Some taxonomy table help to me a lot... but...thanks for all! I'll try to find some info...

Cheers
Carles


----------



## millipeter (Aug 22, 2007)

The big orange tanzanian pillMILLIPEDE is _Arthrosphaera cf. brandtii_ (Humbert, 1865). A lot of things were discussed a few weeks before.

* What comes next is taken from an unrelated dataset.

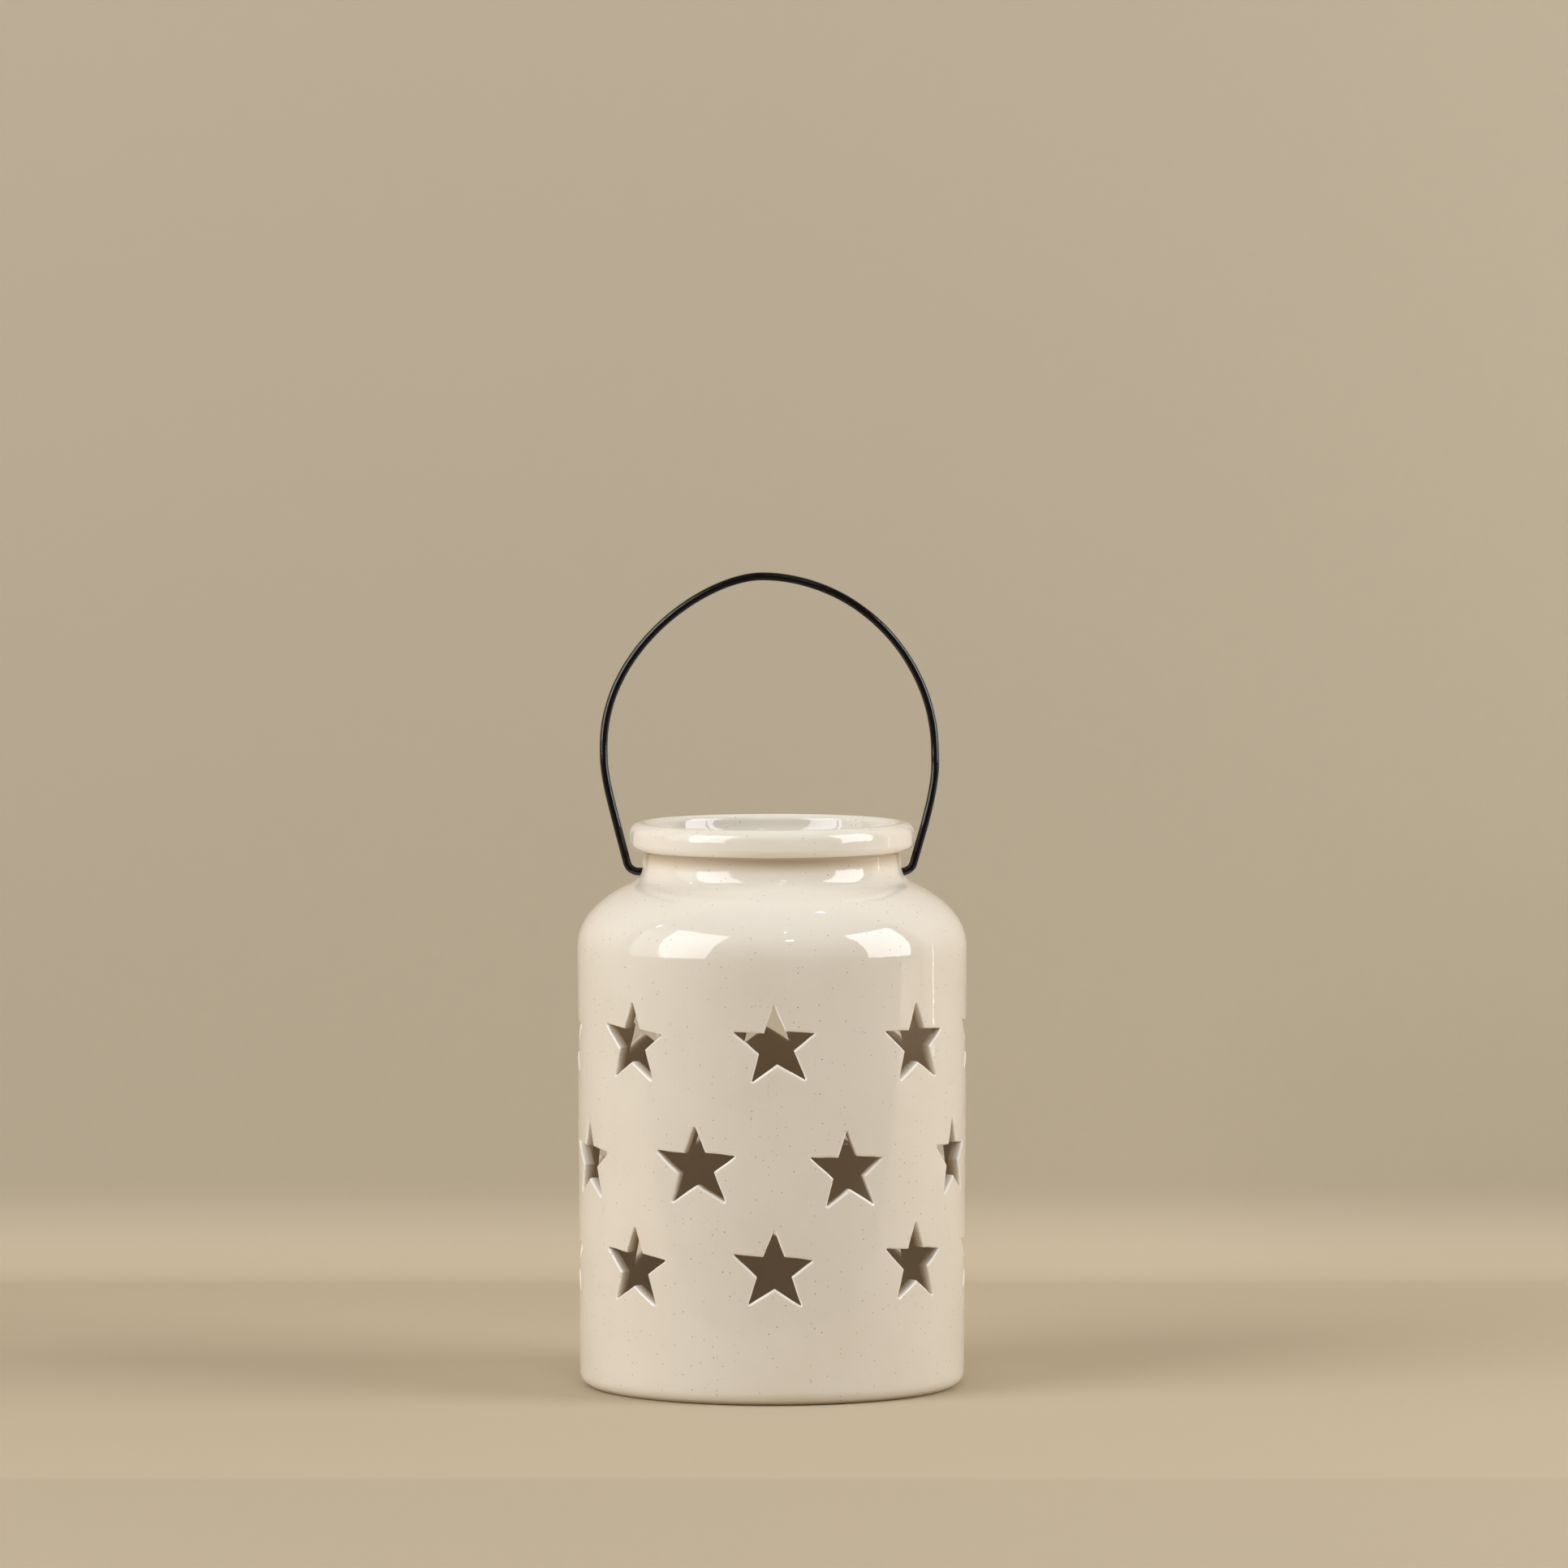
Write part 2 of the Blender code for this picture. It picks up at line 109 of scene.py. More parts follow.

Here is the systematic position of pillbugs and pillmillipedes:

Pillbug:
Phylum: Arthropoda
Subphylum: Crustacea
Class: Malacostraca
Subclass: Eumalacostraca
Superorder: Peracarida
Order: Isopoda
Suborder: Oniscidea
Infraorder: Ligiamorpha
Family:Armadillidae

Pillmillipede:
Phylum: Arthropoda
Subphylum: Myriapoda
Class: Diplopoda
Subclass: Chilognatha
Superorder: Oniscomorpha
Order: Glomerida + Spaerotheriida

Though both look quite similar at the first glance there are much differences between these, e.g. the segmentation, breathing organs, antenna and so on.


----------



## driver (Aug 25, 2007)

i haven't seen anything regarding the large green pills from madagascar. are they pillbugs or pill millipedes? i can't even find any pics, does anyone have any pictures or informative links regarding this species? whereexactly do these species fall in taxonomy?


----------



## millipeter (Aug 26, 2007)

The large green pills from madagascar are pill millipedes, _Sphaerotherium neptunus_, belonging to Sphaeroteriida, the giant pill millipedes. This species is big and beautiful, but this species feeds mainly on moss.


----------



## 8+) (Aug 27, 2007)

I ordered a couple of those giant green pills a few years ago. One was DOA and the other died within 24 hours. They were so incredible though! Too bad they are so hard to keep...


----------



## Ted (Aug 27, 2007)

the ones i used to keep were the Sphaerotherium hippocastaneum (Giant Malagasy Emerald Pill Millipedes)...and were larger than a mouse, easily.
i havent seen them offered anywhere..are these no longer around in the hobby?


----------



## driver (Aug 28, 2007)

i'm guessing due to the failure experienced by most people who've attempted keeping the big greenies they've simply lost the demand, or suppliers have just given up trying to sell them.


----------